Weniger Computer, mehr Experiment: Mit dem Projekt »Nea Machina« haben die Grafiker Thomas und Martin Poschauko Aufmerksamkeit erregt. Anlässlich einer Neuedition ihres Buches wollten wir wissen, was heimische Gestalter von mehr »Handarbeit« halten.
Au bei Bad Aibling galt bis vor einigen Jahren nicht gerade als ein Zentrum der internationalen Kreativszene. Doch ausgerechnet in dem kleinen Nest in Oberbayern sitzen Thomas und Martin Poschauko, umtriebige Zwillinge, deren Lust am Andersdenken und -machen weite Wellen geschlagen hat. Die beiden Kommunikationsdesigner schlossen vor einigen Jahren ihr Studium mit dem Diplomprojekt »Nea Machina« ab. Sie hatten sich die Aufgabe gestellt, innerhalb von vier Monaten so viele verschiedene formale Varianten wie möglich zu erschaffen – und zwar mit minimalem »Ausgangsmaterial«: einem Porträt und dem Titel »Nea Machina«. Es entstanden über 1.000 Entwürfe, die unzählige Spielarten von Grafikdesign lustvoll durchexerzierten und anschließend in einem Buch publiziert wurden. Nun ist im Verlag Hermann Schmidt die »Next Edition« dieses Kreativergusses erschienen, und es ist kein Zufall, dass auf der Rückseite Stefan Sagmeister mit einer Lobeshymne auf die Bayern zitiert wird (»Nea Machina ist ein wunderbares Ding. Nach meiner ersten Begegnung mit der Arbeit von Thomas und Martin Poschauko überkam mich eine unglaubliche Lust, ins Studio zu gehen und zu arbeiten.«) Denn Sagmeister war es, der vor mehr als 20 Jahren mit seinen Einritzungen in die eigene Haut gegen allzu oberflächlichen und blutleeren »Stil« im Grafikdesign polemisierte. Legendär seine Message: »Style = Fart« (Furz).
Und nun also die Poschaukos.

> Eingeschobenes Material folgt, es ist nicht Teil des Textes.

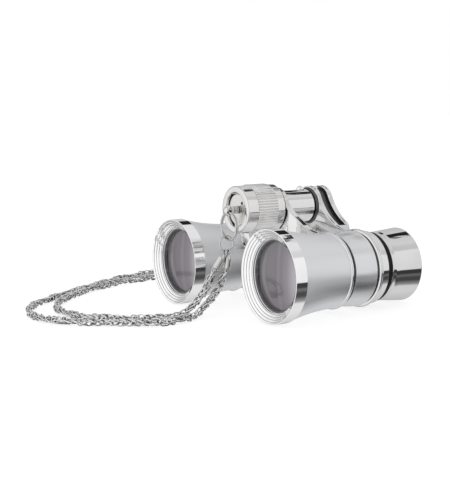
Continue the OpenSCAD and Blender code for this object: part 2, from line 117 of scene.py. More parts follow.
class Graph:
    """A node tree under construction."""

    def __init__(self, tree):
        self.tree = tree

    def node(self, kind, **settings):
        made = self.tree.nodes.new(kind)
        for key, value in settings.items():
            setattr(made, key, value)
        return made

    def link(self, source, target):
        self.tree.links.new(source, target)

    def feed(self, source, target):
        """Links an output to the input, or sets the input to a number."""
        if isinstance(source, (int, float)):
            target.default_value = source
        else:
            self.link(source, target)

    def math(self, operation, *sources):
        made = self.node("ShaderNodeMath", operation=operation)
        for source, target in zip(sources, made.inputs):
            self.feed(source, target)
        return made.outputs[0]

    def blend(self, factor, first, second, kind="MIX"):
        """Blends two colours. Each is a tuple or an output."""
        made = self.node("ShaderNodeMix", data_type="RGBA", blend_type=kind)
        self.feed(factor, made.inputs["Factor"])
        for color, target in ((first, made.inputs["A"]), (second, made.inputs["B"])):
            if isinstance(color, tuple):
                target.default_value = (*color, 1)
            else:
                self.link(color, target)
        return made.outputs["Result"]

    def spread(self, source, low, high, from_low=0.3, from_high=0.7):
        """Maps a range of the source, the middle of a noise if not told, to low ... high."""
        made = self.node("ShaderNodeMapRange")
        made.inputs["From Min"].default_value = from_low
        made.inputs["From Max"].default_value = from_high
        made.inputs["To Min"].default_value = low
        made.inputs["To Max"].default_value = high
        self.link(source, made.inputs["Value"])
        return made.outputs["Result"]

    def split(self, vector):
        made = self.node("ShaderNodeSeparateXYZ")
        self.link(vector, made.inputs[0])
        return made.outputs

    def ramp(self, source, stops, blue=1.0):
        """A grey ramp over (position, grey) stops, with its blue scaled."""
        made = self.node("ShaderNodeValToRGB")
        elements = made.color_ramp.elements
        elements.remove(elements[-1])
        for number, (place, grey) in enumerate(stops):
            stop = elements[0] if number == 0 else elements.new(place)
            stop.position = place
            stop.color = (grey, grey, min(1.0, grey * blue), 1)
        self.link(source, made.inputs[0])
        return made.outputs[0]

    def bands_round_y(self, vector, bands, blue):
        """Grey by the vector's angle round the Y axis, from (degrees above +X, grey) bands."""
        parts = self.split(vector)
        angle = self.math("ARCTAN2", parts["Z"], parts["X"])
        turn = self.spread(angle, 0, 1, -math.pi, math.pi)
        return self.ramp(turn, [((degrees + 180) / 360, grey) for degrees, grey in bands], blue)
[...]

Ihr Buch ist viel zu überbordend, als dass man es in ein paar Sätzen zusammenfassen könnte, man muss es tatsächlich gesehen haben. Wenn es eine Grundthese gibt, dann diese: Im heutigen Grafikdesign wird zu viel gedacht und zu wenig gemacht. Kreative verbringen zehn Stunden vor dem Computer, benutzen alle dieselben Programme, kommen dadurch oft zu absehbaren Ergebnissen. Die Brüder verstehen sich jedoch nicht als Maschinenstürmer: Man solle selbstverständlich alle Möglichkeiten des Computers nützen, aber sich nicht von seiner Ästhetik dominieren lassen. In ihrer Arbeit perfektionieren die Poschaukos die Kombination aus Digitalem und Analogem. Sie basteln, fotografieren das Ergebnis, scannen es ein, bearbeiten es am Computer, drucken das Ergebnis aus und gehen nochmal mit der Hand drüber. Wenn sie eine kreative Blockade haben, verlassen sie den Computer und beginnen zu werken. »Inspirierte Ausflüge aus der Arbeitswelt« nennen sie das, bei denen sie bewusst Zufälliges, Fehlerhaftes, Dilettantisches zulassen, ja dieses sogar provozieren. Jeder übernimmt einen Part: Während der eine »denkt«, probiert der andere handwerklich eine weitere Variante aus, oft mithilfe der »sinnlosen Bibliothek«, einer wilden Materialsammlung, zusammengesammelt auf Flohmärkten. Da werden Nagelbilder gehämmert oder Harfen gebastelt, Plastikplanen beim Nachbarbauern fotografiert und dann digital in Eisberge verwandelt. Man solle sich ruhig »blöd vorkommen« beim Arbeiten, so die Poschaukos, Hauptsache, »man macht«. Als Grafiker und Künstler in »Freilandhaltung« sehen sie sich selbst. Dass ihre Tools für mehr Kreativität den Nerv der Zeit getroffen haben, beweist ihr Erfolg. Das Duo wird mit Vortrags- und Workshop-Einladungen überhäuft. Selbstverständlich sind die beiden nicht die einzigen, die das Handwerkliche wieder zu schätzen gelernt haben: Unzählige exzellente Grafikarbeiten der vergangenen Jahre leben davon.